The new brewery has a capacity of just seven barrels, or about 217 gallons at a time, using an old brewing system built by a Santa Rosa company in the 1990s that has been traded around the country over the years, most recently at a brew-pub chain in Florida. The system will allow Carneros Brewing to produce no more than about 5,000 barrels of beer every year.

That's quite a change for Jesus Ceja, who is accustomed to counting the beer he produces in the millions of barrels, not the thousands.

During a two-decade career with Anheuser-Busch, he was brewmaster at facilities that could produce nearly half a billion gallons each year.

"The whole dream was to have our own little brewery and make our own beers," he said of his years learning the trade at some of the world's largest breweries, including the Anheuser-Busch facilities in St.

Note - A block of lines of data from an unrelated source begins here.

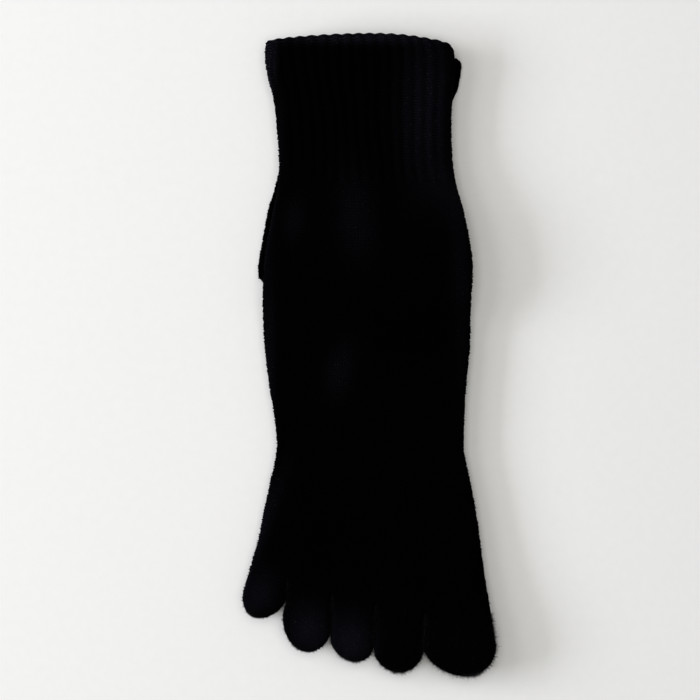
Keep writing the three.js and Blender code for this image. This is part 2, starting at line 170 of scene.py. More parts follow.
# The lower sock is one knitted tube of black cotton yarn, pressed flat: a leg in two-by-two rib,
# open at the top, a plain foot, and five toes. It lies instep down, and the floor flattens it.
# Its sizes are in millimetres, from the middle of the pair on the floor, as in the part's source.
MM = 0.001
TINY = 1e-9  # keeps a division by nothing away
WALL = 1.4
CLEARANCE = 0.37  # between pieces that lie on each other
STITCHES_PER_RIB = 4
WALES = 60  # stitches across one face
EDGE_WALES = 4  # stitches round each folded edge
COURSE = 1.4  # the height of a stitch
ROWS_PER_COURSE = 2
ROUND = 4  # the way round a ring, in quarters: upper face, right fold, lower face, left fold
RIB_RELIEF = 0.7
RIB_POWER = 0.7  # less than 1 makes the ribs broad and their grooves narrow
RIB_END = 82.0  # the y where the ribs stop, and the length over which they fade
RIB_FADE = 7.0
RIB_SCALLOP = 0.55  # how far each rib stands up at the rim
SCALLOP_FADE = 4.0
EDGE_RIBBED = 0.5  # the share of a rib's relief that shows on a folded edge
EDGE_SUNK = 0.7  # the share of a rib's relief by which a folded edge lies in
SERRATION = 0.13  # how far each stitch stands out on a folded edge
RAGGED = 0.24  # how far a row of stitches strays on a folded edge
FACING_UP = 0.999  # the upward part of a direction past which it belongs to a flat face

# How far the ribs wander, as two waves: size, length down the leg, and phase from fold to fold.
SWAYS = ((0.45, 11, 4), (0.3, 6.1, -7))

# The cuff's arch: how far its corners lie below its top, where that is across the sock, and how
# far down the leg the rows of stitches bend with it.
ARCH_LEFT = 2.9
ARCH_RIGHT = 3.8
ARCH_TOP = 0.2
ARCH_END = 70.0
RIM_TOP = 153.2

# The line where the toes start: its middle, its slant and its bow, and from where, and how
# suddenly, the rows come to follow it.
ROOT_Y = -117.8
ROOT_SLANT = -11.5
ROOT_BOW = 5.8
ROOT_FROM = -40.0
ROOT_GATHER = 1.5

TOE_GAP = 0.5
TOE_PART = 0.14  # how far down a toe its sides part, and then are fully round
TOE_ROUND = 0.55
TOE_TIP_EDGE = 0.8  # the most that its rounding takes up of its width
TIP_LOOSE = (0.1, 0.5)  # the turn round a tip over which its stitches come to stray
SERRATED_FROM = 0.5  # the depth below which a toe's edge bears no stitches
CROTCH_WALL = 1.5  # how much thicker the wall is between two toes

# The lower heel pocket's fold and middle in the part's source. They fix the frame's place.
POCKET_FOLD = 36.2
POCKET_MIDDLE = -3.4
pocket_low, pocket_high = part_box("lower_heel")
FRAME_SHIFT = np.array(
    [(pocket_low.x + pocket_high.x) / 2 - POCKET_MIDDLE * MM, pocket_low.y - POCKET_FOLD * MM, 0]
)

# Half the height of a pressed sock: y, height.
HALF_THICKNESS = np.array(
    [(-160, 2.9), (-130, 2.9), (-108, 2.4), (-80, 2.0), (0, 2.0), (90, 2.0), (125, 2.1), (160, 2.5)]
)

# One row for each toe from the little one: the share of the foot's width at which it ends on its
# right, the end of its right side, where it parts from the next toe, and the end of its tip.
TOES = np.array(
    [
        (0.136, -40.2, -119.2, -56.9, -125.1),
        (0.335, -18.9, -135.4, -35.4, -140.3),
        (0.525, 1.8, -140.7, -9.2, -146.9),
        (0.741, 25.7, -142.1, 13.8, -152.4),
        (1.0, 59.0, -133.5, 50.1, -153.5),
    ]
)
SIDE_ENDS = np.vstack([(-57.8, -107.3), TOES[:, 1:3]])  # from the little toe's outer side
OUTER_START = math.radians(14)  # round the tip, where the pair's own two sides go over into it
SIDE_COURSES = (7, 13, 16, 15, 12)  # in the sides of each toe, and in its tip
TIP_COURSES = (11, 11, 8, 9, 14)

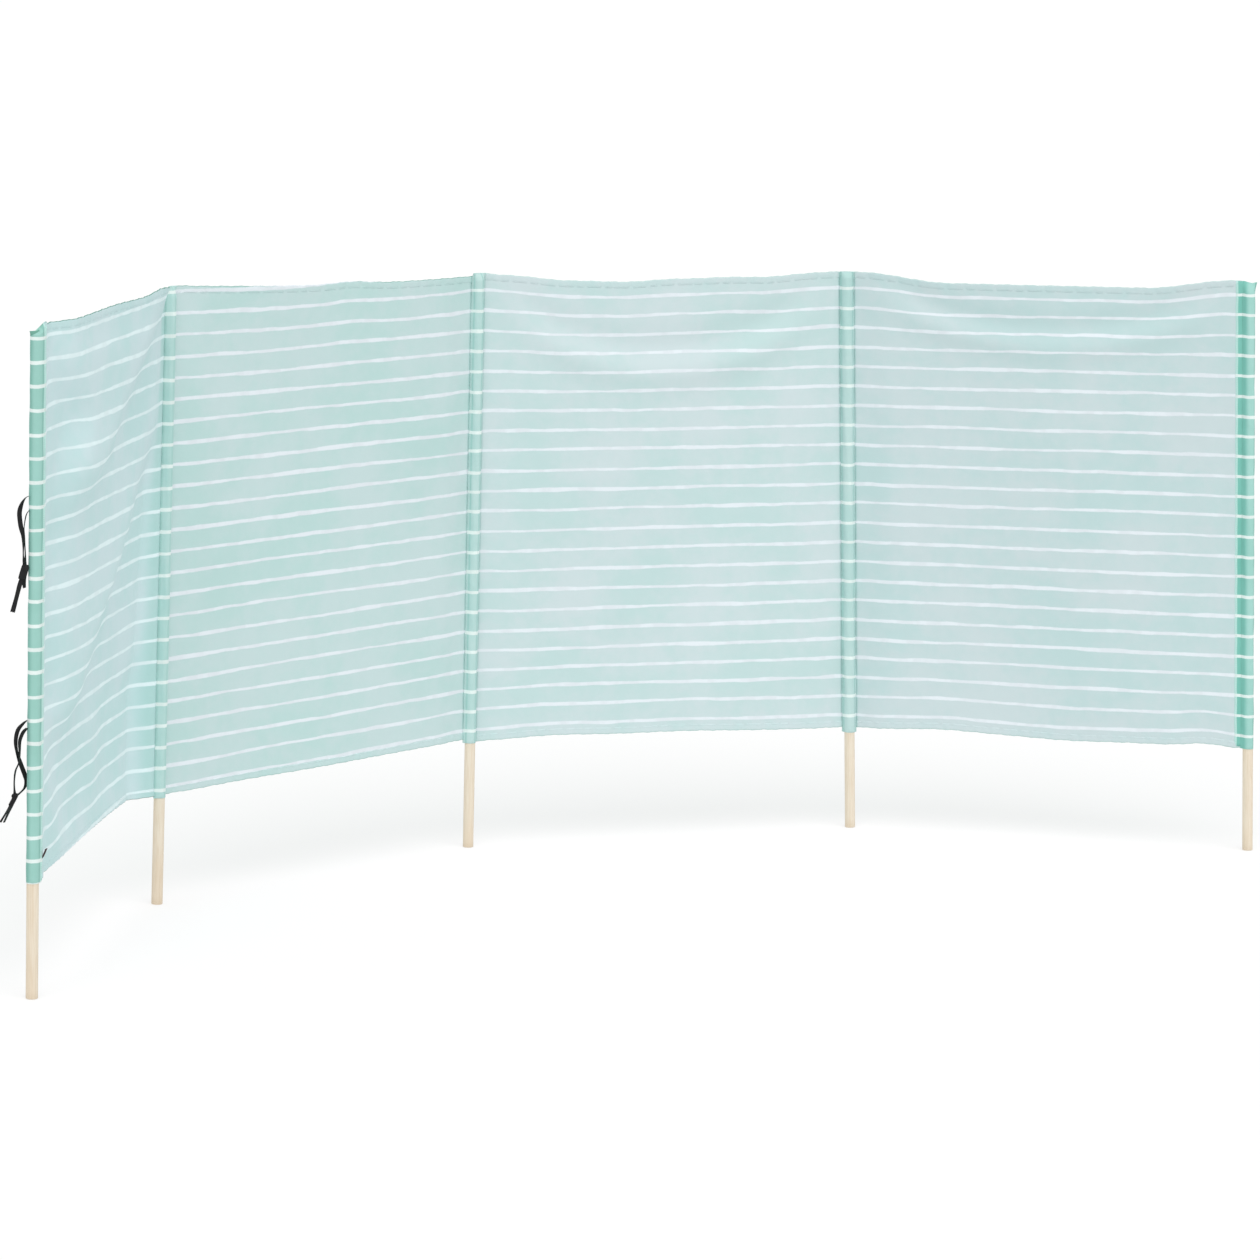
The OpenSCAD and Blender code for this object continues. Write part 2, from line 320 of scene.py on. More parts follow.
def tape_material(name="black_tape", dark=srgb(9, 9, 10), mid=srgb(22, 22, 24), light=srgb(40, 40, 43)):
    k = Nodes(name)
    u, v = k.uv()
    twill = k.math("SINE", k.math("MULTIPLY", k.math("ADD", u, v), 2 * math.pi / 0.0013))
    n = k.noise(k.combine(u, v, 1.0), 220.0, 3.0)
    col = k.mix(n, dark, mid)
    col = k.mix(k.smooth(twill, -0.2, 1.0, 0.0, 0.35), col, light)
    k.link(col, k.bsdf.inputs["Base Color"])
    k.link(k.bump(twill, 0.5, 0.0003), k.bsdf.inputs["Normal"])
    k.bsdf.inputs["Roughness"].default_value = 0.62
    k.bsdf.inputs["Sheen Weight"].default_value = 0.05
    k.bsdf.inputs["Specular IOR Level"].default_value = 0.3
    return k.mat


def thread_material(name, a, b):
    k = Nodes(name)
    tc = k.t.nodes.new("ShaderNodeTexCoord")
    n = k.noise(tc.outputs["Object"], 900.0, 2.0)
    k.link(k.mix(n, a, b), k.bsdf.inputs["Base Color"])
    k.link(k.bump(n, 0.5, 0.0002), k.bsdf.inputs["Normal"])
    k.bsdf.inputs["Roughness"].default_value = 0.6
    return k.mat


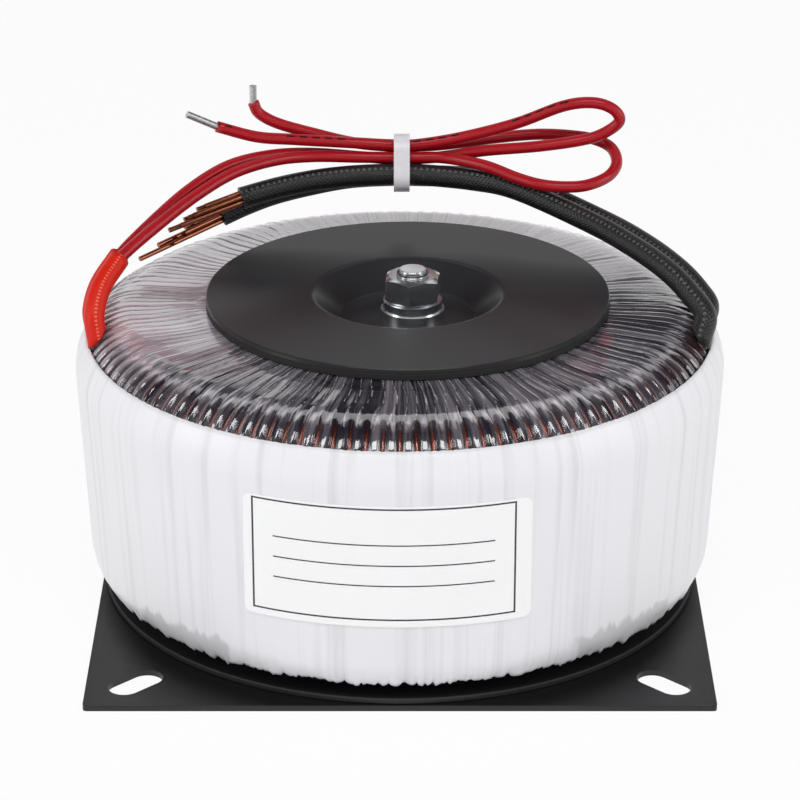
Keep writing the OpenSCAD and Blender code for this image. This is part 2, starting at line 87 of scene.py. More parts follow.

Louis, Houston and Los Angeles.

The company "has a very regimented training program where we literally spent years learning the craft, the process, in order to have that consistency across the world," he said. "Whether you have a Budweiser here on the West Coast or New York or China, Budweiser is Budweiser."

His Carneros Brewing products are quite different from those he brewed at Anheuser-Busch — heartier and hoppier — but the discipline and consistency he learned from the global giant guides his brewing, even on the tiny, mostly manual system he now owns.

But the brothers don't intend to stay small forever. Armando Ceja is building a huge new facility next door that will one day host a larger taproom and has the room to install a brewing system capable of brewing 100 barrels or more at a time, 14 times the current capacity of the brewery.

"Then we can compete with the big boys," Jesus Ceja said, hinting at grand ambitions. "That's Lagunitas and Sierra Nevada."